This year I finally managed to get into a class at the renowned Sharon Arts Building in Golden Gate Park (I've been hearing about this place for years, have often kept well-thumbed class schedules about, but have never before pulled off the onerous registration procedure, involving showing up in person and waiting for hours outdoors in the early morning. I accomplished it this time around by sending the Sober Husband and Iris Uber Alles, who took lawn chairs, blankets, and an iPod loaded with Simpsons episodes for their vigil). The children and I are taking the "Family Clay Day" class together, which is for children from 5 to 11 and their parents. Children under 8, such as Lucy, must be accompanied by a grown-up, who must be enrolled in the class.

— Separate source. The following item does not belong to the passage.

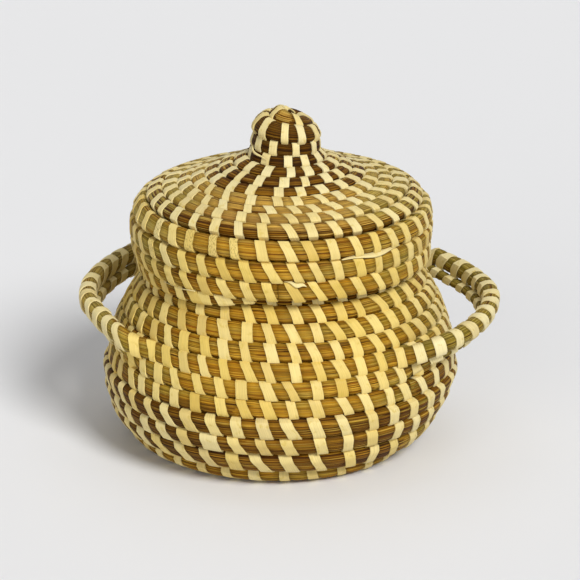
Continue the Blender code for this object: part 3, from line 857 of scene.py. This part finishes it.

It turns out that a lot of the children in the class are dropped off and picked up by parents, who have chosen not to participate. Of the few adults who are participating, two are not particularly into doing any sculptures themselves. "I have no imagination," one complained over and over again. The other is mainly interested in chatting and in getting her daughter to press handprints into clay, which the mother can glaze. There are just two grown-ups who are more interested in sculpting than their child proteges are: the Drunken Housewife and a grandmother with a marked dowager's hump and two rather browbeaten grandchildren.
Our first class was the very morning after we'd returned from the East Coast. We were all tired and cranky, and Lucy got frustrated with the stiff artist's clay and burst into tears. I found this aggravating, as although I was sleep-deprived, I was completely obsessed with finishing a sculpture of a fish. The soft-spoken and warm teacher took Lucy away to show her some work and give her ideas, allowing me to obsess about my fish, but brought her back quickly when Lucy spouted an epic nosebleed. I ministered to Lucy, who was spouting both blood and tears in vast quantity, while everyone hovered about unnerved. Eventually Lucy stopped excreting fluids and made a little clay cat, two smiling clay snakes, and a tiny smiley face. Iris made a tip jar (she has taken to panhandling about the house) and a little mushroom.
The children were ready to go by the end of class, but I parted with my fish reluctantly.
Later I felt ashamed of my selfish behavior. I should have been more focused on Lucy; I should have been helping her more, rather than insisting on making something myself. I resolved to be more Lucy-centric next time.
Today we went back to Family Clay Day, and we ended up sitting with the grandmother and her two charges. The grandmother is a passionate amateur sculptor and brought her own box of tools and brushes, which she allowed her grandchildren to use. Our pieces had been fired and brought out, and we spent the entire class glazing them. I held my fish, still warm from the kiln, in my hands reverently. Lucy was happy to be reunited with her cat, which she chose to glaze purple. Iris painted exuberant polka dots on her tip jar. "You know, Iris, you're going to have to provide excellent service if you want good tips," I observed.
Iris paused. "I guess I won't get big tips."
I started the class with good intentions, helping Lucy get set up, pick the colors of her choice, and watching her glaze. Then I got completely sucked into glazing my own fish carefully with several coats, pondering color choices and agonizing over getting it right. I regretted not having gone down to order bifocals, because they would have helped me with the finer detailing. I did help Lucy whenever she needed more paint or more praise, but I was absorbed in my fish. So much for my good intentions. The children finished their projects well before the end of class and were pulling at me, "Come on!" while I was still glazing my little fish.
I think I'm going to give up my idea of being less focused on sculpting my own pieces, because I already have my next project in mind: I want to make a little green parrot standing on its own two legs. At least the children like that idea. "Be sure to make a parrot," said Lucy naggingly. "Don't forget next time to make a parrot."
My shame was mitigated by the fact that I wasn't the worst adult there. At least I praised my children for their creativity and tried to encourage them to do their pieces how they wanted to. The sculpting grandmother screamed in the middle of the class, "THAT'S A GOOD WAY TO RUIN BRUSHES!" at one of her grandchildren. She also repeatedly tried to tell her two grandchildren how to paint their pieces. "I have some brown for that door. I think you should do that part gray. Aren't you going to paint some daisies on that?" At one point, with real disgust, she said, "You just ANNIHILATED that" to one of the children. "That was cute before, but you just ANNIHILATED it the way you painted it," she ranted, shaking her head and stomping away.
I think taking time for yourself and your creative side will only help you be a better mom/person. Me time is very important.
taking time for you and berating your offspring is a win-win. duh.
Oooh, bad grandma....
where are you??
Yes dear, we have certain..."needs" and we're jonesing out here.